Another big one for me was a movie I wrote up right here at the Morlocks a few years back, Peter Weir’s 1977 mystical masterpiece, The Last Wave.  Boy, was I wrong on that one!  Here’s what I thought it was: A courtroom drama about a lawyer defending a group of Aboriginals on murder charges.  Yes, that’s a part of it, but it’s like saying that Rosemary’s Baby is about an actor who finally lands that role he wants when another actor goes blind.  That’s in there but there’s a whole lot more.  With The Last Wave, the courtroom proceeding is simply a way in to the real story, one of mystical connections between spirits, reincarnation, and the coming apocalypse.  Seriously had no idea that stuff was the meat of the movie, or even in the movie, until I saw it.

00wrong02

Probably my biggest misunderstanding of all time came with the John G. Avildsen directed Joe, from 1970.  Starring Peter Boyle, Dennis Patrick, and Susan Sarandon, the movie is about… well, it’s about nothing I thought it was.  Here’s what I thought it was about:  I thought it was about a working class guy named Joe (Peter Boyle) who falls on hard times (maybe a job layoff) and bucks the system, standing up for the little guy until he becomes a folk hero.  Susan Sarandon falls in love with him and he reluctantly takes up the mantle of being a spokesman for the people.  If you’ve seen the movie, you may now commence laughing at this description.  I was in for quite a shock when, just a few years ago I finally decided to watch what I thought was going to be a kind of warmed over Mr. Deeds and instead got a movie about a violent bigot who spews racist, hate-filled diatribes at the local bar and comes up with solutions to his problems like getting guns and killing people who live in communes.   Far from being Capra-lite, it’s a scary, tense look into the life of hateful coward, all too willing to lay all the blame for all his problems on any counter-culture scapegoat he can find.

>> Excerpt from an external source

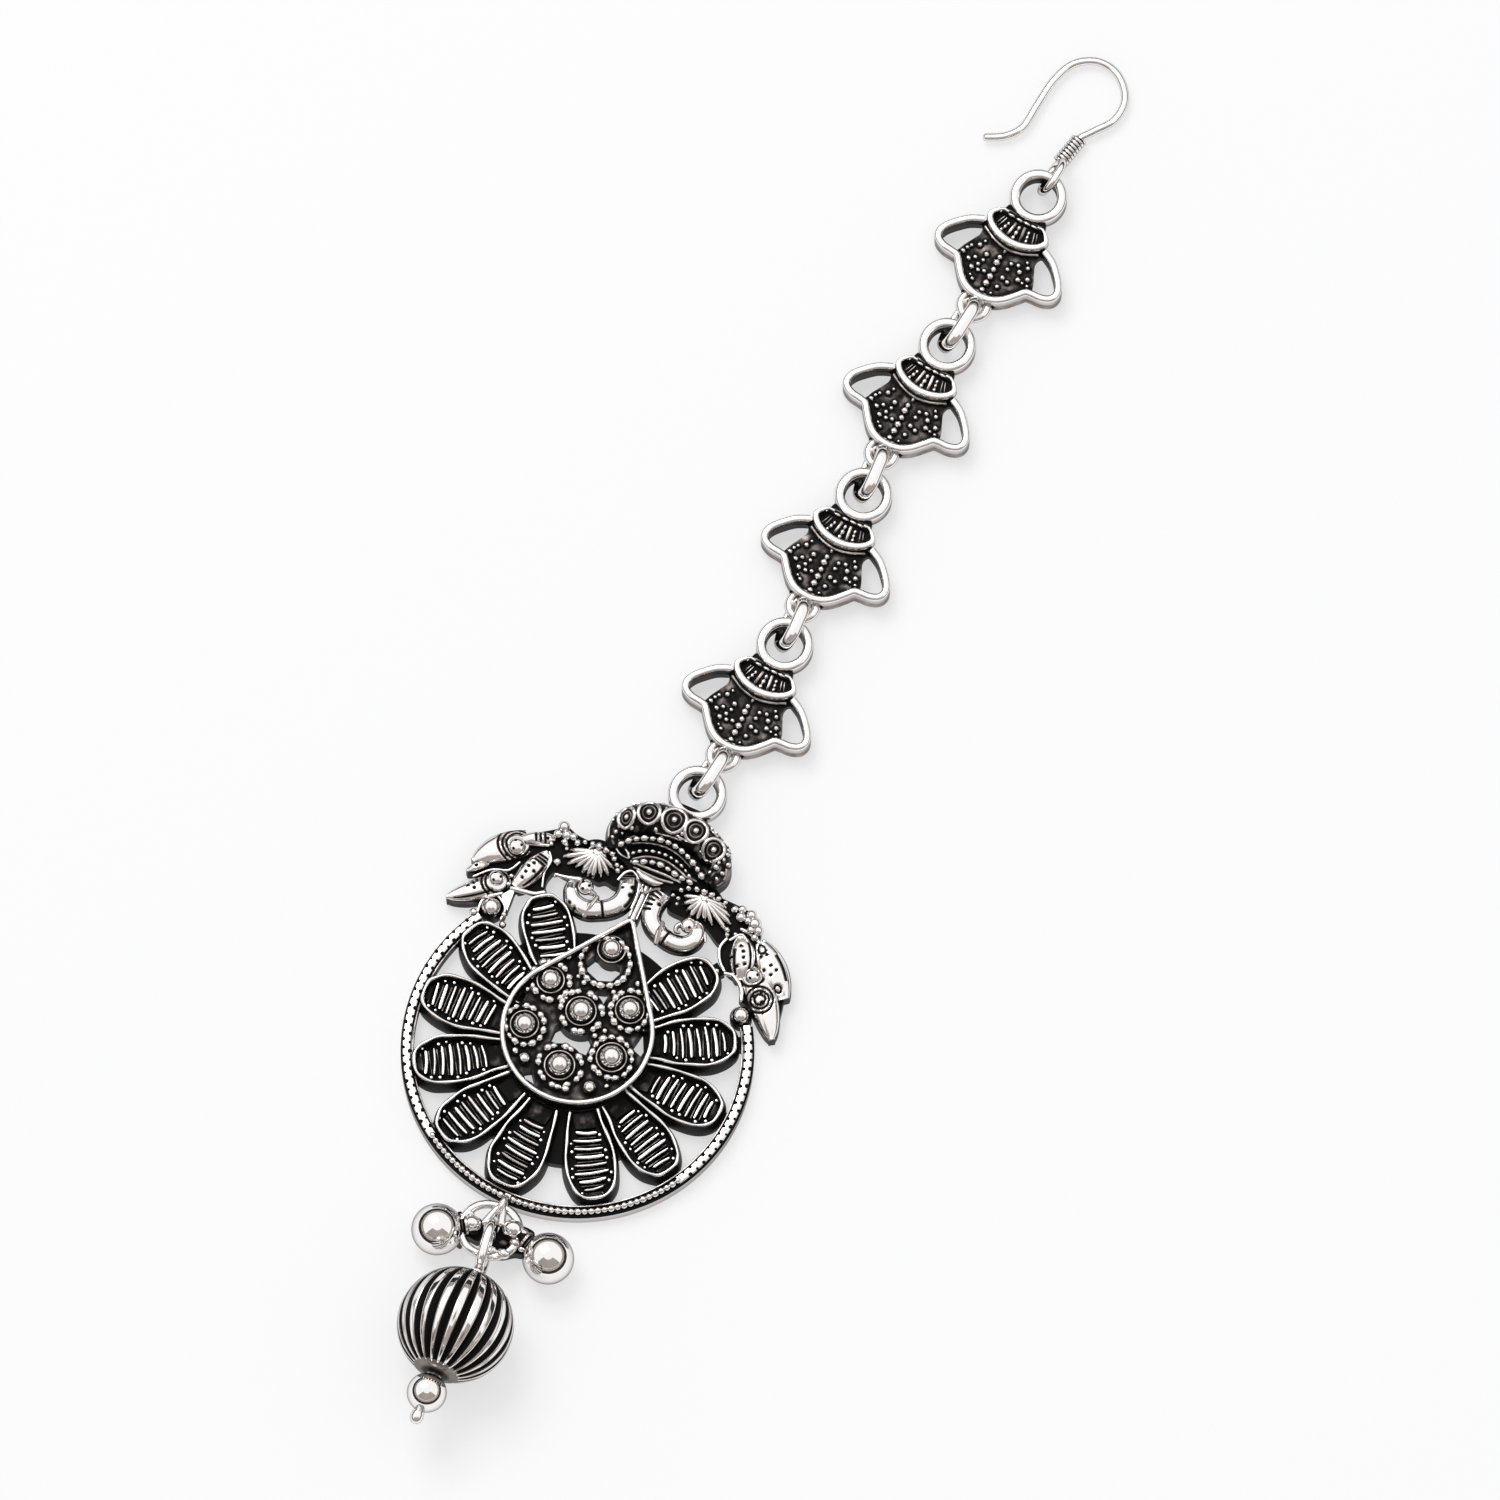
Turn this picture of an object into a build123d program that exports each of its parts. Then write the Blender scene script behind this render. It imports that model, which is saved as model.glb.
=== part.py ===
"""A maang tikka lying face up: openwork medallion, bead drop, four cast links and a wire hook.

Frame: millimetres. The origin is the middle of the medallion's back, on the surface that it
lies on. +Z is up, and +Y runs up the chain to the hook.
"""

import os
from math import cos, radians, sin, sqrt

from build123d import *

# ---------------------------------------------------------------- medallion sizes
RIM_OUTER_R = 17.6
RIM_BAND = 1.0
RIM_H = 1.9
RIM_OPEN_LEFT = (-30.6, 18.4)
RIM_OPEN_RIGHT = (30.4, 18.8)
SUNK_Z = 0.4            # raised layers start at this height, inside the flat base
HUB_R = 9.0

FLOWER_CENTRE = (-0.35, 0.0)
PETAL_COUNT = 11
PETAL_SPREAD = 288.0
PETAL_BELLY = (12.2, 2.65)
PETAL_END = (14.9, 1.6)
PETAL_ROOT = (7.4, 1.5, 0.3)
PETAL_WALL = 0.5
PETAL_FLOOR_H = 1.3
PETAL_WALL_H = 2.5
TIP_TAB = (1.4, 1.2)
RIB_COUNT = 8
RIB_FIRST_R = 8.7
RIB_PITCH = 0.85
RIB_WIDTH = 0.38
RIB_LENGTH = 3.6
RIB_H = 1.9

SETTING_CENTRE = (-0.55, 1.2)
SETTING_R = 7.75
SETTING_APEX = (-0.35, 13.7)
SETTING_APEX_R = 0.5
SETTING_WALL = 0.55
SETTING_FLOOR_H = 2.5
SETTING_WALL_H = 3.7
# Rosettes of the setting: x, y, dome radius, ring radius
ROSETTES = [
    (-5.2, 5.1, 0.95, 2.15),
    (-5.7, -0.2, 1.0, 2.2),
    (-1.1, 3.35, 1.1, 2.25),
    (3.3, 5.45, 1.0, 2.15),
    (3.65, 0.15, 1.1, 2.2),
    (-0.75, -2.7, 1.1, 2.35),
]
ROSETTE_INSET = 0.1
ROSETTE_H = 2.9
TOP_ROSETTE = (-1.0, 9.1, 2.85, 2.2)    # x, y, outer radius, inner radius
TOP_DOME = (-0.95, 10.5, 1.05)
SMALL_DOMES = [(-4.3, -3.4, 0.65), (2.9, -3.5, 0.7), (-4.6, 8.1, 0.45), (2.9, 8.4, 0.4)]
COLLAR_WIDTH = 0.35
COLLAR_H = 3.15
DOME_Z = 3.3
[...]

There have been a few others, too, but those are the big ones for me.  Sometimes something as innocent as a title can mislead (Wake of the Red Witch is not about a witch) but unless I have real built-in expectations, it’s not a problem.  That said, I look forward to reading some left-field assumptions from commenters so I know I’m not alone in sometimes being completely clueless when it comes to movie plots.  In the meantime, I’m going to watch a few movies to pass the time.  I’ll start with The Young Lions, which I assume is about some young cubs making their way on the Savannah, then take in Brazil, which I can only guess from the cast and title is a romantic comedy set in Rio (yes?), and finish up with Heavenly Creatures, a movie about two best friends who go on picnics with one of their moms.  How sweet.  Sometimes you have to take a break from dark movies, you know?